REQUIREMENT: Show all lines from the data that include the word "bodies".

INFORMATION PROVIDED:
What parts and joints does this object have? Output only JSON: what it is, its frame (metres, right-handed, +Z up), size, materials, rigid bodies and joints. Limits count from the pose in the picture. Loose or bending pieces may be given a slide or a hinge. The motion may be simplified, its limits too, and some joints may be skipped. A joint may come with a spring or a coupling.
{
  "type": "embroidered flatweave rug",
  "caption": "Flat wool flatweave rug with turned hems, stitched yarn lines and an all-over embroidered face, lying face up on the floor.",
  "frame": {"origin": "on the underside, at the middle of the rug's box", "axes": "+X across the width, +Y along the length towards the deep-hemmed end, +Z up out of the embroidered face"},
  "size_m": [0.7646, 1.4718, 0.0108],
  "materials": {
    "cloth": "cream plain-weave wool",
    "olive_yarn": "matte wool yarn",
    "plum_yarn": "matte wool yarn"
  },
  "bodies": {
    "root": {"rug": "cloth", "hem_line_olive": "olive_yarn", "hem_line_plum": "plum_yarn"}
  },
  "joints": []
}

EXERCISE RESULT:
What parts and joints does this object have? Output only JSON: what it is, its frame (metres, right-handed, +Z up), size, materials, rigid bodies and joints. Limits count from the pose in the picture. Loose or bending pieces may be given a slide or a hinge. The motion may be simplified, its limits too, and some joints may be skipped. A joint may come with a spring or a coupling.
  "bodies": {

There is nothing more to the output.